>>>>>

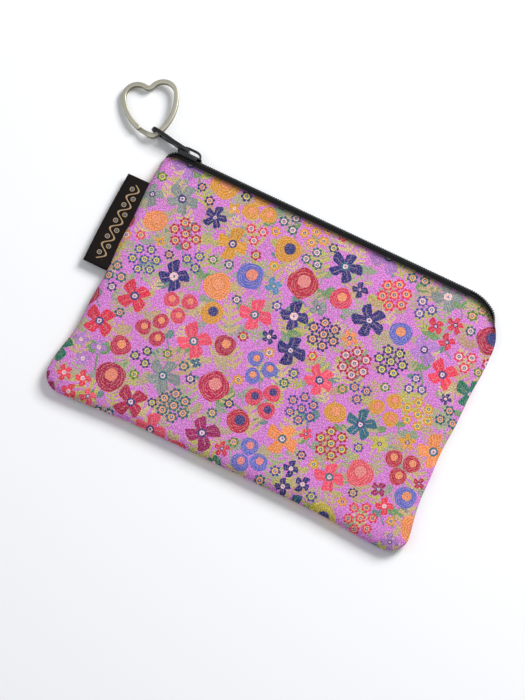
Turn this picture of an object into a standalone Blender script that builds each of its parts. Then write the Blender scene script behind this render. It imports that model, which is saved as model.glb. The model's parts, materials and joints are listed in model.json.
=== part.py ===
"""A flat zippered pouch, lying on its back and zipped shut, with a heart-shaped split ring on the pull.

+X runs along the zip towards its open end, +Y points out through the zip, +Z is up.
The origin is the middle of the back panel's flat outer face.
"""

import math

import bmesh
import bpy
from mathutils import Matrix, Vector

MM = 0.001
GAP = 0.15 * MM  # between stacked layers of cloth

# The pouch's outline
HALF_WIDTH = 88.3 * MM
CORNER_FLARE = 2.7 * MM  # the bottom corners stand out past the sides
SIDE_WAIST = 0.8 * MM  # the sides pull in halfway down
PANEL_TOP = 59.8 * MM  # the folded edge of the printed cloth beside the zip
BOTTOM = -61.6 * MM
CORNER_DROP = 2.0 * MM  # the bottom corners hang below the middle of the bottom seam
BOTTOM_RADIUS = 9 * MM
TOP_LEFT_RADIUS = 6 * MM
TOP_RIGHT_RADIUS = 20 * MM
EDGE_ROUND = 4.2 * MM  # how far in from a seam the cloth reaches its full height

# Thicknesses and heights
PANEL_THICK = 0.5 * MM
INTERLINING_THICK = 0.4 * MM
LINING_THICK = 0.35 * MM
TAPE_THICK = INTERLINING_THICK
ZIP_HEIGHT = 7.6 * MM  # the pouch's thickness beside the zip
BODY_HEIGHT = 6.9 * MM  # and over the rest of it
MID_HEIGHT = ZIP_HEIGHT / 2  # the seams and the middle of the zip

# Grid lines of the cloth: distances in from a side or bottom seam, and heights across the body
RIM_LINES = [0, 0.6 * MM, 1.8 * MM, EDGE_ROUND]
SIDE_LINES = RIM_LINES + [11 * MM, 28 * MM, 56 * MM]
BODY_LINES = [-50 * MM, -38 * MM, -16 * MM, 8 * MM, 34 * MM, 46 * MM]
TAPE_END = 50.2 * MM
LINING_TOP = 57.4 * MM
TOP_LINES = [TAPE_END - 0.4 * MM, LINING_TOP, PANEL_TOP]

# The zip: two coils side by side that face out of the mouth
ZIP_LINE = 63 * MM  # the coils' outer side
COIL_RADIUS = 0.92 * MM
COIL_SPREAD = 1.4 * MM  # from the middle of the zip to each coil's own middle
COIL_Y = ZIP_LINE - COIL_RADIUS
COIL_LEFT = -84.3 * MM
COIL_RIGHT = 67.5 * MM
COIL_LEFT_BEND = 2 * MM
COIL_RIGHT_BEND = 21 * MM
THREAD_RADIUS = 0.18 * MM

# The slider and its bridge
SLIDER_LEFT = -83.9 * MM
SLIDER_LENGTH = 12.4 * MM
PLATE_THICK = 0.8 * MM
OUTER_PLATE_Y = ZIP_LINE + 0.15 * MM
OUTER_PLATE_WIDTH = 6.8 * MM
INNER_PLATE_WIDTH = 4.7 * MM
INNER_PLATE_Y = 58.6 * MM
FLANGE_THICK = 0.5 * MM
FLANGE_DEPTH = 1.5 * MM
POST_THICK = 0.6 * MM
BRIDGE_THICK = 1.8 * MM
BRIDGE_HEIGHT = 3.3 * MM  # above the outer plate

# The pull and its eye
HINGE = Vector((-79.3 * MM, 65.15 * MM, MID_HEIGHT))
PULL_TURN = math.radians(8.5)  # how far the pull stands off the line of the zip
PULL_THICK = 1.5 * MM
PULL_WIDTH = 6.4 * MM
EYE_REACH = 16.6 * MM  # from the hinge to the eye
EYE_RADIUS = 2.3 * MM
HINGE_BAR_HALF = 0.6 * MM
SLOT_HALF = 1.5 * MM
SLOT_NEAR = HINGE_BAR_HALF
SLOT_FAR = 4.9 * MM

# The heart ring
RING_BAND = 2.2 * MM
RING_THICK = 2.4 * MM  # two turns of wire
RING_HALF_WIDTH = 12.4 * MM
RING_TIP_ANGLE = math.radians(60)  # each flank's angle to the heart's own axis where it leaves the tip
RING_TIP_RADIUS = 2.2 * MM
RING_LOBE_RADIUS = 6.35 * MM
RING_NOTCH_DEPTH = 2.5 * MM
RING_EYE_AT = math.radians(55)  # the flank's angle where it passes through the eye
RING_TURN = math.radians(31)  # how far the heart is turned from pointing straight out of the zip
RING_TILT = math.radians(4.6)  # its far side lies lower than the eye
FLANK_STEPS = 12
LOBE_STEPS = 16

# The folded label in the left seam
LABEL_LEFT = -98.3 * MM
LABEL_RIGHT = -89.1 * MM
LABEL_BOTTOM = -2.4 * MM
LABEL_TOP = 41.6 * MM
LABEL_THICK = 0.9 * MM


def clear_scene():
    for thing in list(bpy.data.objects):
        bpy.data.objects.remove(thing, do_unlink=True)


def new_collection(name, hidden=False):
    made = bpy.data.collections.new(name)
    bpy.context.scene.collection.children.link(made)
    made.hide_render = hidden
    return made


def finish(name, data, colour, roughness, metallic=0.0):
    """Links an object for the mesh or curve, with its own material."""
    material = bpy.data.materials.new(name + "_finish")
    material.use_nodes = True
    shader = material.node_tree.nodes["Principled BSDF"]
    shader.inputs["Base Color"].default_value = (*colour, 1)
    shader.inputs["Roughness"].default_value = roughness
    shader.inputs["Metallic"].default_value = metallic
    data.materials.append(material)
    made = bpy.data.objects.new(name, data)
    pouch.objects.link(made)
    return made


def smooth_step(value):
    value = min(max(value, 0.0), 1.0)
    return value * value * (3 - 2 * value)


def half_width_at(y):
    """The sides draw in a little at the waist and flare towards the bottom corners."""
    flare = smooth_step((-30 * MM - y) / (28 * MM))
    waist = 1 - smooth_step(abs(y + 10 * MM) / (45 * MM))
    return HALF_WIDTH + CORNER_FLARE * flare - SIDE_WAIST * waist


def bottom_at(x):
    return BOTTOM - CORNER_DROP * smooth_step((abs(x) - 40 * MM) / (40 * MM))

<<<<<

**What this task involves:** Scan the listing above and identify each line holding the string "that"; copy every such line.

**The reply:**
Turn this picture of an object into a standalone Blender script that builds each of its parts. Then write the Blender scene script behind this render. It imports that model, which is saved as model.glb. The model's parts, materials and joints are listed in model.json.
# The zip: two coils side by side that face out of the mouth